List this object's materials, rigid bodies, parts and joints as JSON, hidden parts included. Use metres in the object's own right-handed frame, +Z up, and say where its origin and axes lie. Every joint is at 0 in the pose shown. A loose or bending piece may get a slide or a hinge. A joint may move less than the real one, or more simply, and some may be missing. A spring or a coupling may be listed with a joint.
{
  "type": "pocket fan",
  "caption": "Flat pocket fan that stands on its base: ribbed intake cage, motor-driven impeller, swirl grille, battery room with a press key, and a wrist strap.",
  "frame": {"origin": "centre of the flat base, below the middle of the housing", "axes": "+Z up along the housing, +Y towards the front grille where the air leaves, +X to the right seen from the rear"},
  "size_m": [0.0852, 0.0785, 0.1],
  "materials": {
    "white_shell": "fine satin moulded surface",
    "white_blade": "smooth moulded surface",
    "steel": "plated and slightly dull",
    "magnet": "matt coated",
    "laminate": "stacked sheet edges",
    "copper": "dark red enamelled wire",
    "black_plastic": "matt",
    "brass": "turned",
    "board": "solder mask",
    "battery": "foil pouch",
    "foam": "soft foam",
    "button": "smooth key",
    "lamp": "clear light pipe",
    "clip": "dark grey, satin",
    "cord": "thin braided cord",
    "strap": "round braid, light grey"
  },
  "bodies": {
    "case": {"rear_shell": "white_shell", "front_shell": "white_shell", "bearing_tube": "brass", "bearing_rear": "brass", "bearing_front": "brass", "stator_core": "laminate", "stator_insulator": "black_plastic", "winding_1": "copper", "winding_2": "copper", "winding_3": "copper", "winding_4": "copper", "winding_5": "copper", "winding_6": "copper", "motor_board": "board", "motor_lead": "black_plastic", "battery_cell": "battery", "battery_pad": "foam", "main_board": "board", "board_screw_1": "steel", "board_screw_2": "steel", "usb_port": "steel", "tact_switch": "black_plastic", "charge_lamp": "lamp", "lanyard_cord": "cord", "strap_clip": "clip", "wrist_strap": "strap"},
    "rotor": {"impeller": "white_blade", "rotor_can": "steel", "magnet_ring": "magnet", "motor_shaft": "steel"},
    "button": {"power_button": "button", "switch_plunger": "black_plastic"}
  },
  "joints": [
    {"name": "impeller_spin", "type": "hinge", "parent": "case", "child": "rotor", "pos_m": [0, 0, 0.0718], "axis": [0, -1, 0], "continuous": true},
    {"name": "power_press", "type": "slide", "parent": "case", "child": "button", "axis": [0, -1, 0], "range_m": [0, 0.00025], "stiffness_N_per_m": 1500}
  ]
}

...

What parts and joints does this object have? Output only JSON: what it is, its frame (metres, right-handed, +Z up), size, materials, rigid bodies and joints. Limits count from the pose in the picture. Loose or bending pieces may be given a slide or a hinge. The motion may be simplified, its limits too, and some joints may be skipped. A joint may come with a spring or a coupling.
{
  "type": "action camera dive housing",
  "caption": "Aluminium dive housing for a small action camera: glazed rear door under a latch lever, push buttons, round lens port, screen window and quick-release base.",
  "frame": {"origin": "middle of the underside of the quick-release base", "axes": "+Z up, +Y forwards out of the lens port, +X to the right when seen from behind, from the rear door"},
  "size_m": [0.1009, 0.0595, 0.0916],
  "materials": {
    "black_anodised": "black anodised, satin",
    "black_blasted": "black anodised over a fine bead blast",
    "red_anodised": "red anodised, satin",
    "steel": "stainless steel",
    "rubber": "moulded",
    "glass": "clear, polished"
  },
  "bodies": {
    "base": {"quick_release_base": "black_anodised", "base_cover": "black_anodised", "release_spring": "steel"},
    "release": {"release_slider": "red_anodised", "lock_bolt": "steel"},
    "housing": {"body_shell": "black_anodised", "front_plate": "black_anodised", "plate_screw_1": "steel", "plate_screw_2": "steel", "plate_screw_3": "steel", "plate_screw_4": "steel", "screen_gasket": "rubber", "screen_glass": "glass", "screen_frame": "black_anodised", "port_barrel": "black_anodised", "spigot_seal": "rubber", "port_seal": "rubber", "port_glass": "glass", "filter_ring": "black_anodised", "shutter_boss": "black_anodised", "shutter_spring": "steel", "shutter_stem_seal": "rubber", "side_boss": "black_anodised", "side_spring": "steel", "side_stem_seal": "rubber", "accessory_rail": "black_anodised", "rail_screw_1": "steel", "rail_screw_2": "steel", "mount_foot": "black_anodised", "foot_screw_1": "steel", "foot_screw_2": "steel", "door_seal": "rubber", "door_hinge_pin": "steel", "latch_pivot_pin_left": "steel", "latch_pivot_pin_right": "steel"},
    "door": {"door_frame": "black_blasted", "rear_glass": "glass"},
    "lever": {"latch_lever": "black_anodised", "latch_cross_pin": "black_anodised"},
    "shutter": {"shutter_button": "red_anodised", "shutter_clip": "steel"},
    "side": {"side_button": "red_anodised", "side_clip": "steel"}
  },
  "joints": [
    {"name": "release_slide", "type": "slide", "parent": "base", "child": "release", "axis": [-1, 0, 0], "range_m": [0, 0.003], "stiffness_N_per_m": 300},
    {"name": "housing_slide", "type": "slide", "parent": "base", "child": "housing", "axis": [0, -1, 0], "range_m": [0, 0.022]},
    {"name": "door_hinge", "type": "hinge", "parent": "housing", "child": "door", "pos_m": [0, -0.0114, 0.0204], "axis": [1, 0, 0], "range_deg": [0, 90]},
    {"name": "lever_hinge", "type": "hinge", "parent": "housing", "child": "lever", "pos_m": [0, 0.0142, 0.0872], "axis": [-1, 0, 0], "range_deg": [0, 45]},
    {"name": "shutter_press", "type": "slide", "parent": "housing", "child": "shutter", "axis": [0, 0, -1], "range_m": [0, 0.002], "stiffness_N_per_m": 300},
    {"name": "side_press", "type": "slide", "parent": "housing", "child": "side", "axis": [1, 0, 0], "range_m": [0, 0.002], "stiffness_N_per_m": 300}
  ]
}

WORK REQUIRED
Copy all lines above containing the string "axes".

REPLY
List this object's materials, rigid bodies, parts and joints as JSON, hidden parts included. Use metres in the object's own right-handed frame, +Z up, and say where its origin and axes lie. Every joint is at 0 in the pose shown. A loose or bending piece may get a slide or a hinge. A joint may move less than the real one, or more simply, and some may be missing. A spring or a coupling may be listed with a joint.
  "frame": {"origin": "centre of the flat base, below the middle of the housing", "axes": "+Z up along the housing, +Y towards the front grille where the air leaves, +X to the right seen from the rear"},
  "frame": {"origin": "middle of the underside of the quick-release base", "axes": "+Z up, +Y forwards out of the lens port, +X to the right when seen from behind, from the rear door"},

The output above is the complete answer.